As a last resort – well they just couldn’t afford to race him and allow every Tom, Dick and Harry to know just how useless a racehorse he actually was– Snaafi Dancer was sent to stud. But he didn’t take to that job either, siring only four foals, of which the three to race were none too successful.
Snaafi Dancer was last reported to be living on a farm in Florida, no doubt ruminating on a life of luxury that doubtless he believed was his right by equine royal birth.
Snaafi Dancer was as much equine royalty as his owner is royalty. His sire - Snaafi Dancer’s sire - was Northern Dancer, who before Galileo came along was the greatest thoroughbred stallion of all-time, with nine out of the top ten yearlings sold at auction his offspring. Mind you, without Northern Dancer, who was Galileo’s grand-daddy, we would not be glorying in the stud achievements of the grandson. So perhaps Northern Dancer remains the greatest sire of all-time.
Robert Sangster dodged a bullet when he walked away from Saratoga disappointed to be under bidder for Snaafi Dancer.
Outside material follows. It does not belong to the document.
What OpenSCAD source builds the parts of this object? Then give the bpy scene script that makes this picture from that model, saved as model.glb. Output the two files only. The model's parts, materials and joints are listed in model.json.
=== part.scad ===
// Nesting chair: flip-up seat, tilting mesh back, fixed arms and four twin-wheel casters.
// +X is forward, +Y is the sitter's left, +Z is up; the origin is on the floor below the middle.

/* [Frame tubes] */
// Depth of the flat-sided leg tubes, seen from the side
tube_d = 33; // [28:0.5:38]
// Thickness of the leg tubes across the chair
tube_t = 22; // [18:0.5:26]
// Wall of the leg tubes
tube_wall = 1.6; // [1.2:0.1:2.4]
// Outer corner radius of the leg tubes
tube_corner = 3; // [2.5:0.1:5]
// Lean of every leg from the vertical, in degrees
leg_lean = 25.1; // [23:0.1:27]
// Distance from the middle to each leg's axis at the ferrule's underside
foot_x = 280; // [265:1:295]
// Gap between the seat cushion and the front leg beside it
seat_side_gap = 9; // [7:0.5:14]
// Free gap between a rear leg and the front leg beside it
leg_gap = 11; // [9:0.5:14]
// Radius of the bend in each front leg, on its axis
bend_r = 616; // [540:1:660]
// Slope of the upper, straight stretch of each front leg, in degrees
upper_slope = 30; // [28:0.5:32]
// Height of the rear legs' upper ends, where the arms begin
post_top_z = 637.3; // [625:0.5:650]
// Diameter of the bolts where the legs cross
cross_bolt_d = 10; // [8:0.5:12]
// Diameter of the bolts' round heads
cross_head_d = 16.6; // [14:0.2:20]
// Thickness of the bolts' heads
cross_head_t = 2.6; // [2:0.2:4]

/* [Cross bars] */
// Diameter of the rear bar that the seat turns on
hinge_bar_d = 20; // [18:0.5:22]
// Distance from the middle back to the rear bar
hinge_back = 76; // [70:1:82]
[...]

It says volume for the character of Sheikh Mohammed that he did not allow the disappointment, as well as the humiliation, of the Snaafi Dancer episode to deter him from his quest to establish a racing empire to last long into history. It would be a very callous man, I suggest, to wish him nothing less than long-term success. I personally hope that one day soon under the Godolphin banner he will breed a horse superior to any horse that Coolmore has thus far raced. How satisfying would that be to him?
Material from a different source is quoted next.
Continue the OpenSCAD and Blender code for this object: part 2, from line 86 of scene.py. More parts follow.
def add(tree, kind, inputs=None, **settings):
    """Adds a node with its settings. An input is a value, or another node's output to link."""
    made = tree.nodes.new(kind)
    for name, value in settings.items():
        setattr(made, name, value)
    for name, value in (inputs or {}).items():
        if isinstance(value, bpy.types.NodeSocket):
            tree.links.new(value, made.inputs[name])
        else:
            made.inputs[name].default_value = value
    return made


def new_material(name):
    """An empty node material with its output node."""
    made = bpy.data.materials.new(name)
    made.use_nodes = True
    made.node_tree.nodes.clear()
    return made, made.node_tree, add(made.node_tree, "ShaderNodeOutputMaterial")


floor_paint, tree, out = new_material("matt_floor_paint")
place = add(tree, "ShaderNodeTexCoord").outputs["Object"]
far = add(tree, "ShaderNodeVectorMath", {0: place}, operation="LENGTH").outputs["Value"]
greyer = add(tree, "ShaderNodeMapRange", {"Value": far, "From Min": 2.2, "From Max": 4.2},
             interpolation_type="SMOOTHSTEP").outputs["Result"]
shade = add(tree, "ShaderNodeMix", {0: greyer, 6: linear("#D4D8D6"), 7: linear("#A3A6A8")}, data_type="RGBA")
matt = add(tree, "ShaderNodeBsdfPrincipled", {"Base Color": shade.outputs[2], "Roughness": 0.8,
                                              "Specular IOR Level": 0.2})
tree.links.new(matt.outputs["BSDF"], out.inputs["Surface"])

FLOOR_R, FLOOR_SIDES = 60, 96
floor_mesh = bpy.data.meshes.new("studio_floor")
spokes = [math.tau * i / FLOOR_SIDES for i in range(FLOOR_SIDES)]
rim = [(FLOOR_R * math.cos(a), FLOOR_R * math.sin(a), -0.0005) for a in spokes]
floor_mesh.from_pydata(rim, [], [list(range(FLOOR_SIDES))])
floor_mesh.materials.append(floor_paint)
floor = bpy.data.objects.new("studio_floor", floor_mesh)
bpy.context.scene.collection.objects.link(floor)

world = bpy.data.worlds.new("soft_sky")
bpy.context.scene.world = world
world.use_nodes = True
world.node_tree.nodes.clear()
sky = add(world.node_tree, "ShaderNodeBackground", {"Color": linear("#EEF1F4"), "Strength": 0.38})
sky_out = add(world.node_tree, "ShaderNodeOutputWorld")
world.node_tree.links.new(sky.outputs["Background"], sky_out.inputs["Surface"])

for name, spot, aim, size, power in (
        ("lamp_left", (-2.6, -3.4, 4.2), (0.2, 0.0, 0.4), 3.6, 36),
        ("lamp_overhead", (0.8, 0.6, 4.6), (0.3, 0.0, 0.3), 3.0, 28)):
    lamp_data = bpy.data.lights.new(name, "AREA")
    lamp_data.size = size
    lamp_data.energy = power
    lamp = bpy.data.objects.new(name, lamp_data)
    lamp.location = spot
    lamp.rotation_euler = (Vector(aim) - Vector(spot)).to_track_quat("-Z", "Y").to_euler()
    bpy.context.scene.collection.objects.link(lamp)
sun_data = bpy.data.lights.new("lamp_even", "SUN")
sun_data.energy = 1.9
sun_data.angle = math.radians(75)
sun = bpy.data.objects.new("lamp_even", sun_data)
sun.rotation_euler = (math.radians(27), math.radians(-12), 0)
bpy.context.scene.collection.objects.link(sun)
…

Coolmore are, of course, the top-dogs in the breeding of racehorses and are, I suppose, Godolphin’s nemesis, and you would think them incapable of making a similar Snaafi Dancer sort of mistake. But they made Sheikh Mohammad’s faux pas look like a supermarket overspend when they coughed up $16 million for a Storm Cat yearling they eventually called The Green Monkey – named after a golfing complex in Barbados that they own or have an interest in – and deserving of the ridiculous name they gave the unlucky creature The Green Monkey turned out to be useless as a green monkey would be at snooker, failing to win in three moderate races as a 2-year-old. Which goes to prove that being born in the Chinese year of the monkey does not necessarily bring luck. Though he did end up at stud, covering mares at $5,000 dollars a throw. So the horse had fortune come his way, even if, on this occasion, Mr.Magnier had to wipe egg off his face and eat a little humble pie.
As someone once said: the two qualities you need to be stay in the top-end breeding game is patience and stupidity. He left out limitless amounts of money but I supposed that is taken for granted by those whose livelihood depend on those with no end of patience and a limitless supply of stupidity. Alas, I have bucket loads of first two ‘qualities’ but a complete lack of the third. Lucky old me!